Pull out every line with the word "model".

======== MATERIAL PROVIDED ========

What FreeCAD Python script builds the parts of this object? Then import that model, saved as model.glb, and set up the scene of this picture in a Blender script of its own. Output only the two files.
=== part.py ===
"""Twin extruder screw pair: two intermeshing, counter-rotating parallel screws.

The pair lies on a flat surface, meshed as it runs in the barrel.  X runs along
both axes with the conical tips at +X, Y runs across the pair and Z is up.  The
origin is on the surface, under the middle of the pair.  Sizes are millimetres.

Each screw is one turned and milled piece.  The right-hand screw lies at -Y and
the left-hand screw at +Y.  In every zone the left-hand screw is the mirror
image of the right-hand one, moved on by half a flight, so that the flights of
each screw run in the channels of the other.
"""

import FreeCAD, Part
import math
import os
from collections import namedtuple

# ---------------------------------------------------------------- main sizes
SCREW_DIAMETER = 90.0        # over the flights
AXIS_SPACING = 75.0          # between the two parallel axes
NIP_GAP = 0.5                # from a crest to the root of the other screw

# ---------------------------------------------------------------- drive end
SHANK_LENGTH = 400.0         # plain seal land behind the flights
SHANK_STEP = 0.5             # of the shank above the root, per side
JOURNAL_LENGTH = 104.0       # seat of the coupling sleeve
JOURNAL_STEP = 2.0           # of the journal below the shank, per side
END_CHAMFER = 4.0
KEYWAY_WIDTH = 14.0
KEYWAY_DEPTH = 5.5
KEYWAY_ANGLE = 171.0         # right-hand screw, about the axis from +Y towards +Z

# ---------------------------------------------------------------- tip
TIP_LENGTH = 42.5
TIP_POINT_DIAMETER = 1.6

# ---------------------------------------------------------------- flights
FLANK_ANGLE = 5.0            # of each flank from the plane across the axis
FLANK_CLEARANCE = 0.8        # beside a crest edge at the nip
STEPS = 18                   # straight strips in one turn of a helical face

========
======== MATERIAL PROVIDED ========

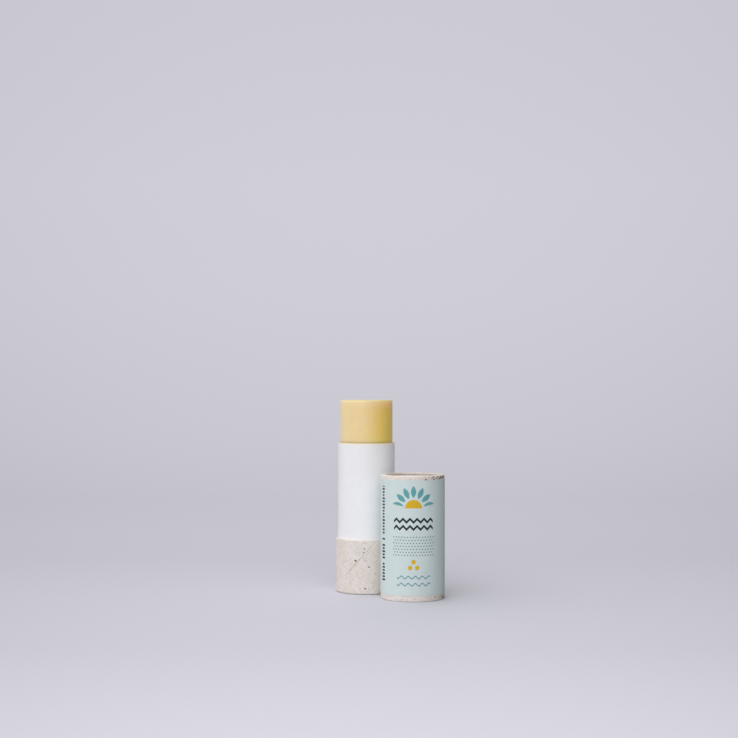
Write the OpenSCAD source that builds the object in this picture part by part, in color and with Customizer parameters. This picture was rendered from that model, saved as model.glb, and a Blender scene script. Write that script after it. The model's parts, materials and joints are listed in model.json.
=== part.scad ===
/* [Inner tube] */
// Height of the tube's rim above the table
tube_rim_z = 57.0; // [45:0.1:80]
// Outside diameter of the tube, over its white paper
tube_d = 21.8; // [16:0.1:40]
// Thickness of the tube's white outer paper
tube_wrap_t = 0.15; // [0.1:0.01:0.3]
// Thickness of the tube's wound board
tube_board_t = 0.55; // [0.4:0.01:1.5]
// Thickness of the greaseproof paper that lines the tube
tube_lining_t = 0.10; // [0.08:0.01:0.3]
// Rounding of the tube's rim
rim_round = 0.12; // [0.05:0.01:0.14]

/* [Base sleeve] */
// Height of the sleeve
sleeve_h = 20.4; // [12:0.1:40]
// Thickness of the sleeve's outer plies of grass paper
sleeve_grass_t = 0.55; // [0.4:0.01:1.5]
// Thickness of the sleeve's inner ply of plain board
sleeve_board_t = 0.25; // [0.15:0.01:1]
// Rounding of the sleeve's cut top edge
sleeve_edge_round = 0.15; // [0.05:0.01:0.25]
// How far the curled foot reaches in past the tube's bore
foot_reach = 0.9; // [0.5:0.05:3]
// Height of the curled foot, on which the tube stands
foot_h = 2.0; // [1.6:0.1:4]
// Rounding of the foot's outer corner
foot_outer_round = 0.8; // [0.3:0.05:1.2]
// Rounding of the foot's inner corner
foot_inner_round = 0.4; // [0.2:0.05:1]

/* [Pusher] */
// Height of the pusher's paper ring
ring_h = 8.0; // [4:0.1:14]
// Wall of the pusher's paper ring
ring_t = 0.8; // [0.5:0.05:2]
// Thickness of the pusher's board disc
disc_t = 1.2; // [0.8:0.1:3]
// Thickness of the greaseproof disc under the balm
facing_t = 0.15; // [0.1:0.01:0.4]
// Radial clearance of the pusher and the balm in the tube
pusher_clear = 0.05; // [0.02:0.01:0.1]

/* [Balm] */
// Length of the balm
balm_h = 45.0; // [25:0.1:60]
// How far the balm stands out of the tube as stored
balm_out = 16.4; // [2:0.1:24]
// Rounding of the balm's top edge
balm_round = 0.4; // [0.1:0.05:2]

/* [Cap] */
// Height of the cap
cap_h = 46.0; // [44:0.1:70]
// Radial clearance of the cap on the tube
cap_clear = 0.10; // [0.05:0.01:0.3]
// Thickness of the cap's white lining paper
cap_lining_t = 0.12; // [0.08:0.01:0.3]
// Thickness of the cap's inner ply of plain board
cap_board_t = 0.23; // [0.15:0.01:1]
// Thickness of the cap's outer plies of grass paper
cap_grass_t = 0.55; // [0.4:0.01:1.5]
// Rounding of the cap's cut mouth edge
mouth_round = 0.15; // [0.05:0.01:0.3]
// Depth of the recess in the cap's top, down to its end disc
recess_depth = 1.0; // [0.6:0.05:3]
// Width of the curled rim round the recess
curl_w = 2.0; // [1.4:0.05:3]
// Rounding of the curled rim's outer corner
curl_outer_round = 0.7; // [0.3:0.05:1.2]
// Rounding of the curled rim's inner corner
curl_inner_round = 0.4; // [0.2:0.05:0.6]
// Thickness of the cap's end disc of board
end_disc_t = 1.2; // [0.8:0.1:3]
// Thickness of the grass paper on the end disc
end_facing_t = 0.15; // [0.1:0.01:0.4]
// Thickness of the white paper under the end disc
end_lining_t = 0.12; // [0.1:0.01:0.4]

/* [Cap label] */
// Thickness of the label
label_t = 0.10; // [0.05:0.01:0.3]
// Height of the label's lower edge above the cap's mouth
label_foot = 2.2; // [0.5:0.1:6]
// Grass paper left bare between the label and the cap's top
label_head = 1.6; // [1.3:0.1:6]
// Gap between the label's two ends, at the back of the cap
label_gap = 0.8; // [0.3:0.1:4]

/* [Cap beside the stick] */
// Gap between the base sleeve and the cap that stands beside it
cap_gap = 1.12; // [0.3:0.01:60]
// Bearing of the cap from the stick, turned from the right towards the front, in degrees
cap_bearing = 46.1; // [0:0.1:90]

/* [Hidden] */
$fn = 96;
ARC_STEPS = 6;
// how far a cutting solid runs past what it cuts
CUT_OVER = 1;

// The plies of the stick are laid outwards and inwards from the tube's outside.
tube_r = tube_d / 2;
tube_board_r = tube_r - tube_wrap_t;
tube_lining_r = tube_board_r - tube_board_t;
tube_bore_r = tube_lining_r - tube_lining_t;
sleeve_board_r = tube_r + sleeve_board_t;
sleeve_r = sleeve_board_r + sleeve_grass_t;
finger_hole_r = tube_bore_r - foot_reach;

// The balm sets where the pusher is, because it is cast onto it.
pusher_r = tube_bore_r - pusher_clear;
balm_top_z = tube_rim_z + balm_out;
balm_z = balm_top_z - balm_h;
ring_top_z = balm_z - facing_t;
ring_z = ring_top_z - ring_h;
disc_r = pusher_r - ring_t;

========

- **REPLY TO THE EXERCISE**:
What FreeCAD Python script builds the parts of this object? Then import that model, saved as model.glb, and set up the scene of this picture in a Blender script of its own. Output only the two files.
Write the OpenSCAD source that builds the object in this picture part by part, in color and with Customizer parameters. This picture was rendered from that model, saved as model.glb, and a Blender scene script. Write that script after it. The model's parts, materials and joints are listed in model.json.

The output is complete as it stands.